> **What you need to do**
Repeat the material below exactly, line for line.

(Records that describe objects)
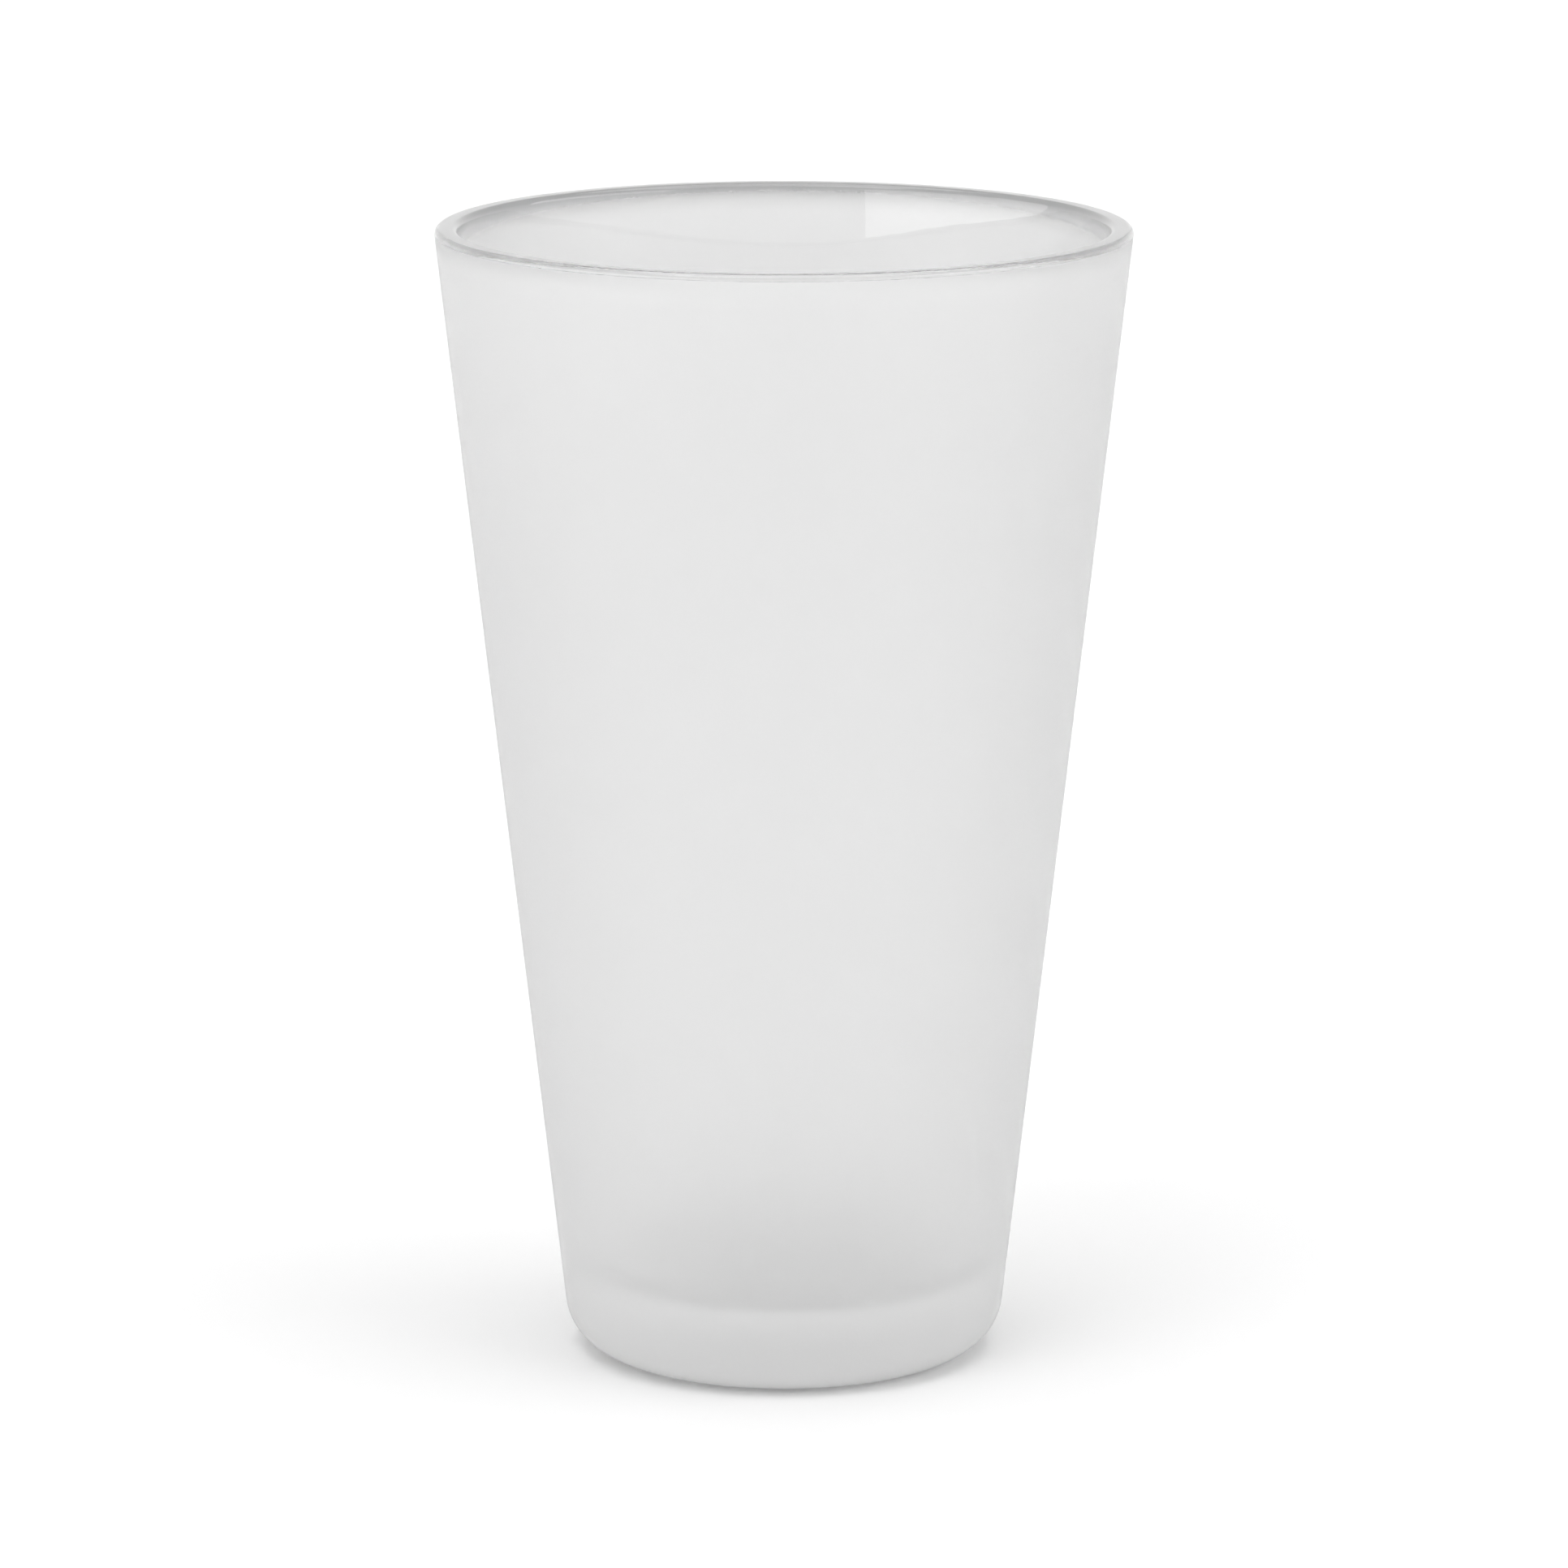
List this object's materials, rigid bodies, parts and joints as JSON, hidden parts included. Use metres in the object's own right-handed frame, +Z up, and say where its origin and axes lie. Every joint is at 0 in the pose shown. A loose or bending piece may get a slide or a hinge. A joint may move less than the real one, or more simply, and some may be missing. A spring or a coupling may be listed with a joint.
{
  "type": "pint glass",
  "caption": "Tapered frosted pint glass with a thick base, a clear rounded lip and a flat ring to stand on.",
  "frame": {"origin": "centre of the foot, on the plane that the glass stands on", "axes": "+Z up along the axis of the glass, towards its mouth; X and Y are alike, because the glass is round"},
  "size_m": [0.0888, 0.0888, 0.147],
  "materials": {
    "clear_glass": "clear, smooth and glossy",
    "frosting": "white, satin matt and translucent, fine even grain"
  },
  "bodies": {
    "root": {"glass_body": "clear_glass", "frost_coating": "frosting"}
  },
  "joints": []
}
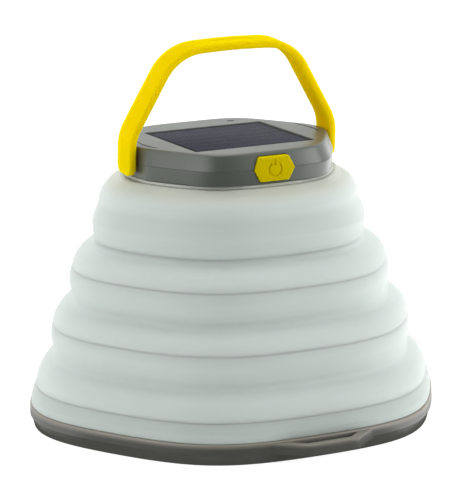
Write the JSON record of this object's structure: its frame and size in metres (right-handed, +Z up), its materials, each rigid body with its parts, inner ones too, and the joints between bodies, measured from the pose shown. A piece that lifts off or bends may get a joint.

> **Exercise result**
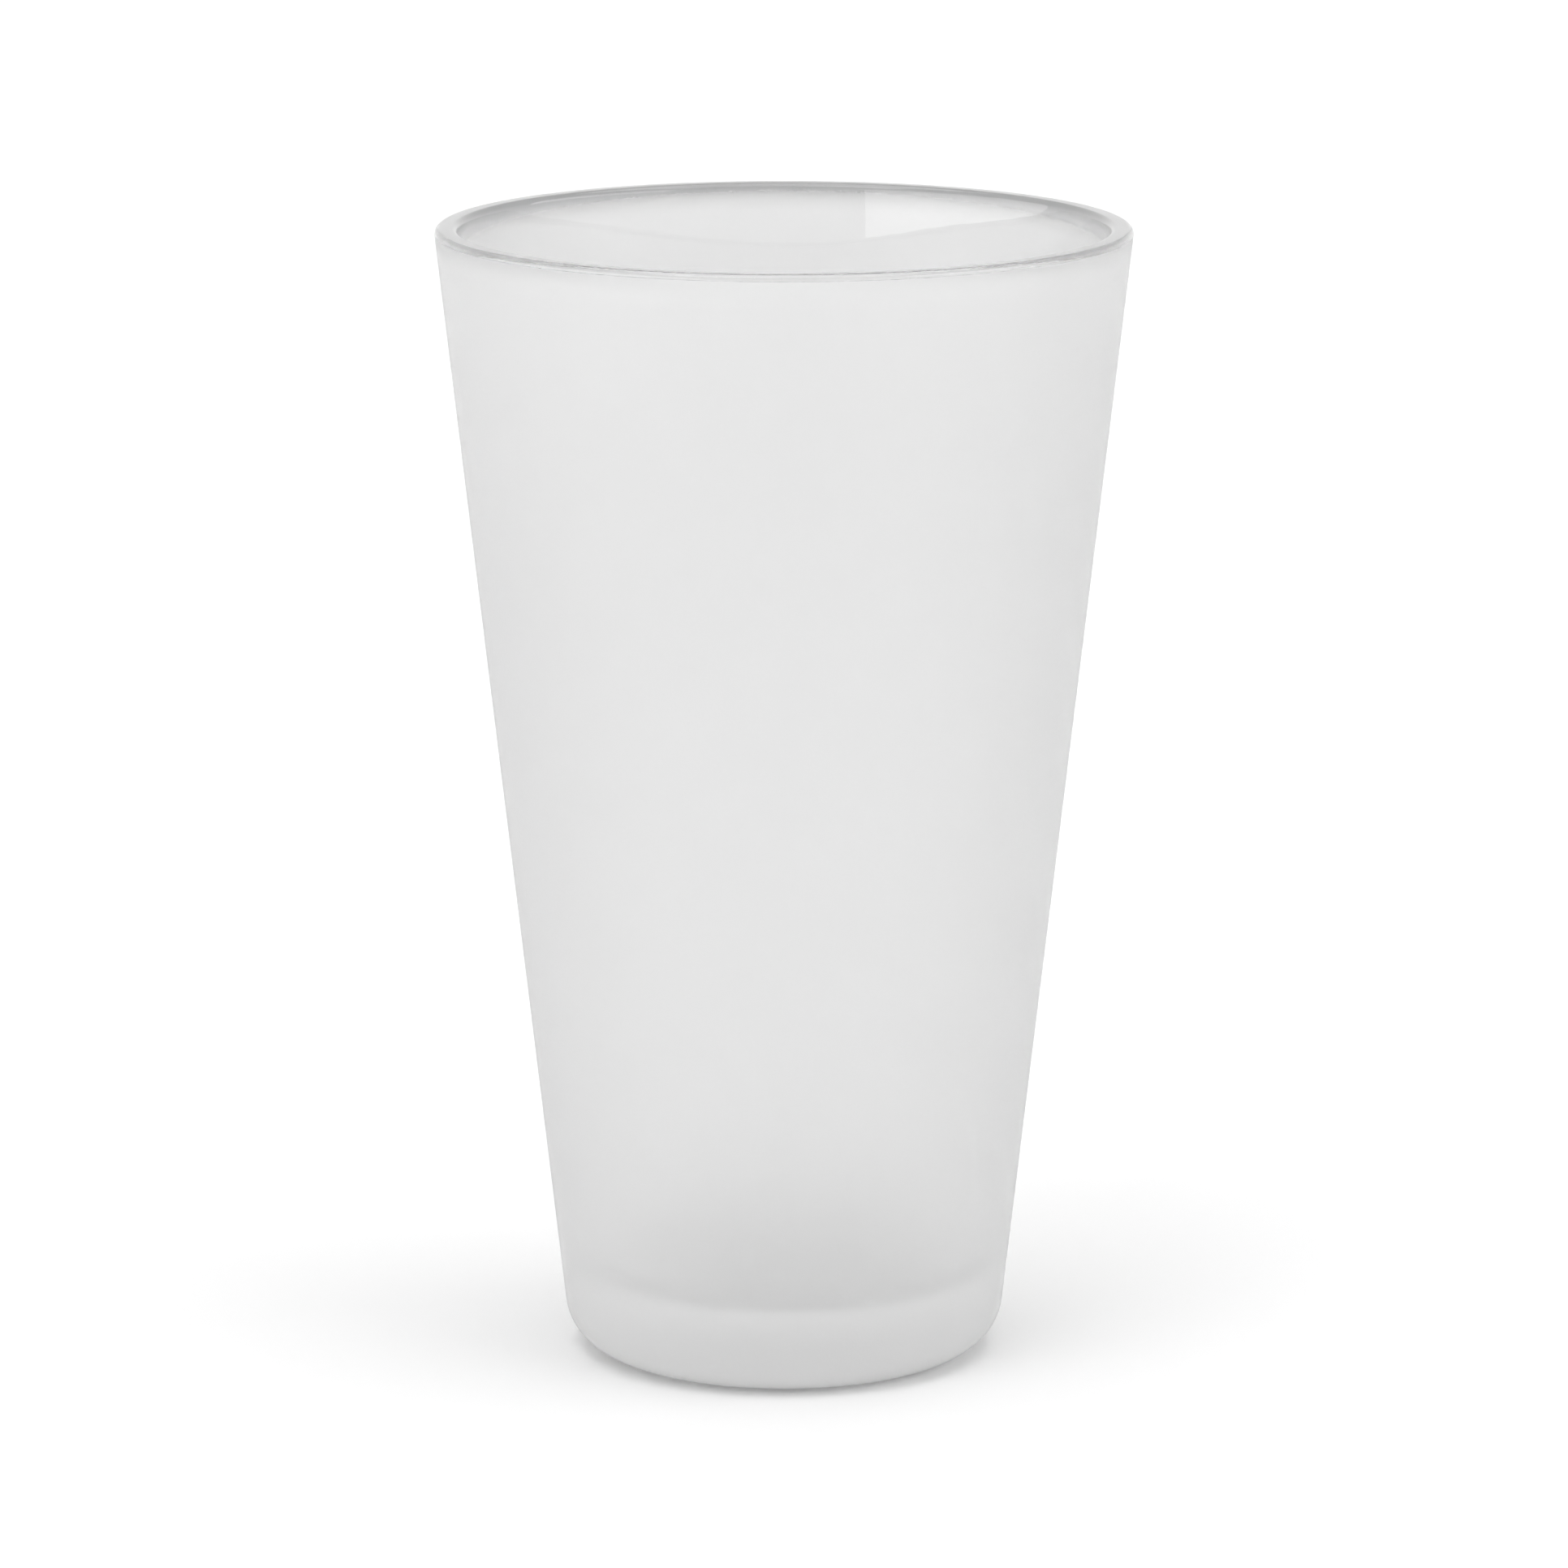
List this object's materials, rigid bodies, parts and joints as JSON, hidden parts included. Use metres in the object's own right-handed frame, +Z up, and say where its origin and axes lie. Every joint is at 0 in the pose shown. A loose or bending piece may get a slide or a hinge. A joint may move less than the real one, or more simply, and some may be missing. A spring or a coupling may be listed with a joint.
{
  "type": "pint glass",
  "caption": "Tapered frosted pint glass with a thick base, a clear rounded lip and a flat ring to stand on.",
  "frame": {"origin": "centre of the foot, on the plane that the glass stands on", "axes": "+Z up along the axis of the glass, towards its mouth; X and Y are alike, because the glass is round"},
  "size_m": [0.0888, 0.0888, 0.147],
  "materials": {
    "clear_glass": "clear, smooth and glossy",
    "frosting": "white, satin matt and translucent, fine even grain"
  },
  "bodies": {
    "root": {"glass_body": "clear_glass", "frost_coating": "frosting"}
  },
  "joints": []
}
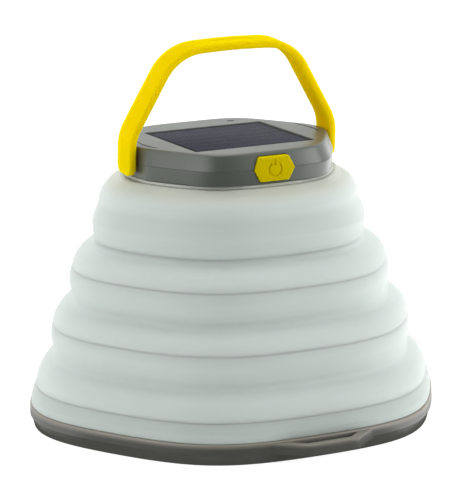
Write the JSON record of this object's structure: its frame and size in metres (right-handed, +Z up), its materials, each rigid body with its parts, inner ones too, and the joints between bodies, measured from the pose shown. A piece that lifts off or bends may get a joint.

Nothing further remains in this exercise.